### Data provided ###
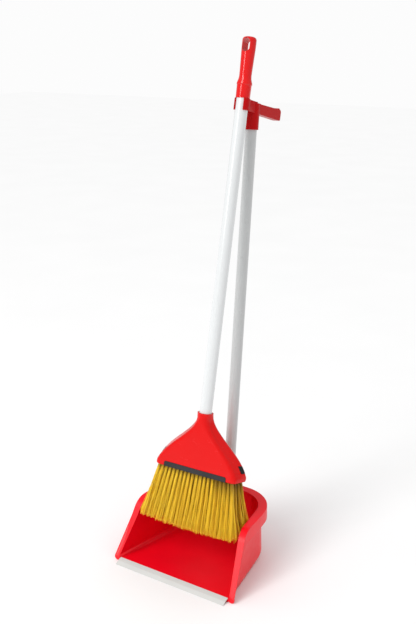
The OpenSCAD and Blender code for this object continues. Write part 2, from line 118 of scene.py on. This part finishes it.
mouldedLooks = {
    "panRed": dict(
        colour=(0.88, 0.001, 0.012), deep=(0.82, 0.001, 0.010), roughness=(0.28, 0.38),
        grain=900, grainStrength=0.05, specular=0.32, coat=0.03, edgeRadius=0.0009),
    "headRed": dict(
        colour=(0.68, 0.001, 0.001), deep=(0.65, 0.001, 0.001), roughness=(0.22, 0.28),
        grain=700, grainStrength=0.02, specular=0.26, coat=0.04, edgeRadius=0.0009),
    "gripRed": dict(
        colour=(0.70, 0.004, 0.004), deep=(0.65, 0.003, 0.003), roughness=(0.12, 0.17),
        grain=1200, grainStrength=0.01, specular=0.40, coat=0.25, edgeRadius=0),
    "clipRed": dict(
        colour=(0.48, 0.002, 0.003), deep=(0.44, 0.002, 0.003), roughness=(0.26, 0.36),
        grain=900, grainStrength=0.03, specular=0.10, coat=0.02, edgeRadius=0),
    "lipGrey": dict(
        colour=(0.60, 0.60, 0.58), deep=(0.55, 0.55, 0.53), roughness=(0.36, 0.48),
        grain=1400, grainStrength=0.08, specular=0.5, coat=0.0, edgeRadius=0),
    "charcoalStrip": dict(
        colour=(0.030, 0.028, 0.031), deep=(0.018, 0.017, 0.019), roughness=(0.42, 0.55),
        grain=1500, grainStrength=0.12, specular=0.35, coat=0.0, edgeRadius=0),
    "blackPlug": dict(
        colour=(0.010, 0.010, 0.011), deep=(0.006, 0.006, 0.007), roughness=(0.28, 0.42),
        grain=1500, grainStrength=0.06, specular=0.4, coat=0.1, edgeRadius=0.0006),
    "tuftBlock": dict(
        colour=(0.020, 0.018, 0.017), deep=(0.010, 0.010, 0.010), roughness=(0.5, 0.65),
        grain=1100, grainStrength=0.15, specular=0.4, coat=0.0, edgeRadius=0),
}


mouldedDetail = dict(driftScale=14, glossScale=60, grainHeight=0.0003, coatRoughness=0.08)


# Moulded plastic: slow drift of colour, uneven gloss and a fine tool grain
def mouldedPlastic(name):
    look = mouldedLooks[name]
    material, tree, shader = newMaterial(name)
    vector = objectCoords(tree)
    drift = addNoise(tree, vector, mouldedDetail["driftScale"], 2)
    tree.links.new(mixColours(tree, mapTo(tree, drift, 0, 1), look["colour"], look["deep"]),
                   shader.inputs["Base Color"])
    gloss = addNoise(tree, vector, mouldedDetail["glossScale"], 4, 0.6)
    tree.links.new(mapTo(tree, gloss, *look["roughness"]), shader.inputs["Roughness"])
    grain = addNoise(tree, vector, look["grain"], 2)
    addBump(tree, shader, grain, look["grainStrength"], mouldedDetail["grainHeight"],
            look["edgeRadius"])
    shader.inputs["Specular IOR Level"].default_value = look["specular"]
    shader.inputs["Coat Weight"].default_value = look["coat"]
    shader.inputs["Coat Roughness"].default_value = mouldedDetail["coatRoughness"]
    return material


tubeLooks = {
    "whiteTube": dict(
        colour=(0.70, 0.715, 0.72), deep=(0.66, 0.675, 0.68), roughness=(0.18, 0.26)),
    "greyTube": dict(
        colour=(0.51, 0.52, 0.52), deep=(0.48, 0.49, 0.49), roughness=(0.26, 0.34)),
}
tubeDetail = dict(
    lineStretch=(1, 1, 0.02), lineScale=700, glossScale=45, peelScale=420, peelStrength=0.02,
    peelHeight=0.0002, coat=0.4, coatRoughness=0.1)


# Coated steel tube: orange peel in the coat and faint lengthwise drawing lines under it
def coatedTube(name):
    look = tubeLooks[name]
    material, tree, shader = newMaterial(name)
    vector = objectCoords(tree)
    along = objectCoords(tree, scale=tubeDetail["lineStretch"])
    lines = addNoise(tree, along, tubeDetail["lineScale"], 2)
    tree.links.new(mixColours(tree, mapTo(tree, lines, 0, 1), look["colour"], look["deep"]),
                   shader.inputs["Base Color"])
    gloss = addNoise(tree, vector, tubeDetail["glossScale"], 3)
    tree.links.new(mapTo(tree, gloss, *look["roughness"]), shader.inputs["Roughness"])
    peel = addNoise(tree, vector, tubeDetail["peelScale"], 1)
    addBump(tree, shader, peel, tubeDetail["peelStrength"], tubeDetail["peelHeight"])
    shader.inputs["Coat Weight"].default_value = tubeDetail["coat"]
    shader.inputs["Coat Roughness"].default_value = tubeDetail["coatRoughness"]
    return material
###
• _Prompt_
Repeat the listing exactly, from its first line to its last.

• _Result of the exercise_
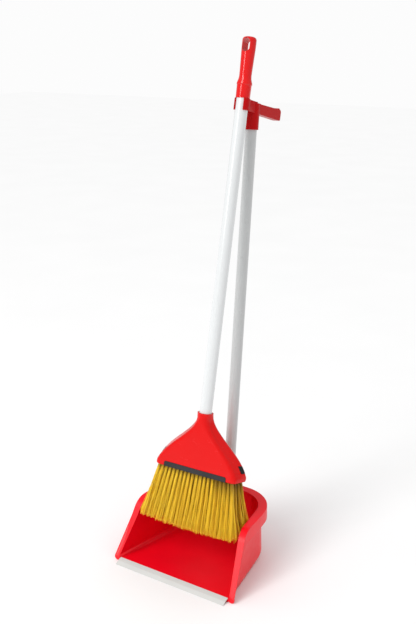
The OpenSCAD and Blender code for this object continues. Write part 2, from line 118 of scene.py on. This part finishes it.
mouldedLooks = {
    "panRed": dict(
        colour=(0.88, 0.001, 0.012), deep=(0.82, 0.001, 0.010), roughness=(0.28, 0.38),
        grain=900, grainStrength=0.05, specular=0.32, coat=0.03, edgeRadius=0.0009),
    "headRed": dict(
        colour=(0.68, 0.001, 0.001), deep=(0.65, 0.001, 0.001), roughness=(0.22, 0.28),
        grain=700, grainStrength=0.02, specular=0.26, coat=0.04, edgeRadius=0.0009),
    "gripRed": dict(
        colour=(0.70, 0.004, 0.004), deep=(0.65, 0.003, 0.003), roughness=(0.12, 0.17),
        grain=1200, grainStrength=0.01, specular=0.40, coat=0.25, edgeRadius=0),
    "clipRed": dict(
        colour=(0.48, 0.002, 0.003), deep=(0.44, 0.002, 0.003), roughness=(0.26, 0.36),
        grain=900, grainStrength=0.03, specular=0.10, coat=0.02, edgeRadius=0),
    "lipGrey": dict(
        colour=(0.60, 0.60, 0.58), deep=(0.55, 0.55, 0.53), roughness=(0.36, 0.48),
        grain=1400, grainStrength=0.08, specular=0.5, coat=0.0, edgeRadius=0),
    "charcoalStrip": dict(
        colour=(0.030, 0.028, 0.031), deep=(0.018, 0.017, 0.019), roughness=(0.42, 0.55),
        grain=1500, grainStrength=0.12, specular=0.35, coat=0.0, edgeRadius=0),
    "blackPlug": dict(
        colour=(0.010, 0.010, 0.011), deep=(0.006, 0.006, 0.007), roughness=(0.28, 0.42),
        grain=1500, grainStrength=0.06, specular=0.4, coat=0.1, edgeRadius=0.0006),
    "tuftBlock": dict(
        colour=(0.020, 0.018, 0.017), deep=(0.010, 0.010, 0.010), roughness=(0.5, 0.65),
        grain=1100, grainStrength=0.15, specular=0.4, coat=0.0, edgeRadius=0),
}


mouldedDetail = dict(driftScale=14, glossScale=60, grainHeight=0.0003, coatRoughness=0.08)


# Moulded plastic: slow drift of colour, uneven gloss and a fine tool grain
def mouldedPlastic(name):
    look = mouldedLooks[name]
    material, tree, shader = newMaterial(name)
    vector = objectCoords(tree)
    drift = addNoise(tree, vector, mouldedDetail["driftScale"], 2)
    tree.links.new(mixColours(tree, mapTo(tree, drift, 0, 1), look["colour"], look["deep"]),
                   shader.inputs["Base Color"])
    gloss = addNoise(tree, vector, mouldedDetail["glossScale"], 4, 0.6)
    tree.links.new(mapTo(tree, gloss, *look["roughness"]), shader.inputs["Roughness"])
    grain = addNoise(tree, vector, look["grain"], 2)
    addBump(tree, shader, grain, look["grainStrength"], mouldedDetail["grainHeight"],
            look["edgeRadius"])
    shader.inputs["Specular IOR Level"].default_value = look["specular"]
    shader.inputs["Coat Weight"].default_value = look["coat"]
    shader.inputs["Coat Roughness"].default_value = mouldedDetail["coatRoughness"]
    return material


tubeLooks = {
    "whiteTube": dict(
        colour=(0.70, 0.715, 0.72), deep=(0.66, 0.675, 0.68), roughness=(0.18, 0.26)),
    "greyTube": dict(
        colour=(0.51, 0.52, 0.52), deep=(0.48, 0.49, 0.49), roughness=(0.26, 0.34)),
}
tubeDetail = dict(
    lineStretch=(1, 1, 0.02), lineScale=700, glossScale=45, peelScale=420, peelStrength=0.02,
    peelHeight=0.0002, coat=0.4, coatRoughness=0.1)


# Coated steel tube: orange peel in the coat and faint lengthwise drawing lines under it
def coatedTube(name):
    look = tubeLooks[name]
    material, tree, shader = newMaterial(name)
    vector = objectCoords(tree)
    along = objectCoords(tree, scale=tubeDetail["lineStretch"])
    lines = addNoise(tree, along, tubeDetail["lineScale"], 2)
    tree.links.new(mixColours(tree, mapTo(tree, lines, 0, 1), look["colour"], look["deep"]),
                   shader.inputs["Base Color"])
    gloss = addNoise(tree, vector, tubeDetail["glossScale"], 3)
    tree.links.new(mapTo(tree, gloss, *look["roughness"]), shader.inputs["Roughness"])
    peel = addNoise(tree, vector, tubeDetail["peelScale"], 1)
    addBump(tree, shader, peel, tubeDetail["peelStrength"], tubeDetail["peelHeight"])
    shader.inputs["Coat Weight"].default_value = tubeDetail["coat"]
    shader.inputs["Coat Roughness"].default_value = tubeDetail["coatRoughness"]
    return material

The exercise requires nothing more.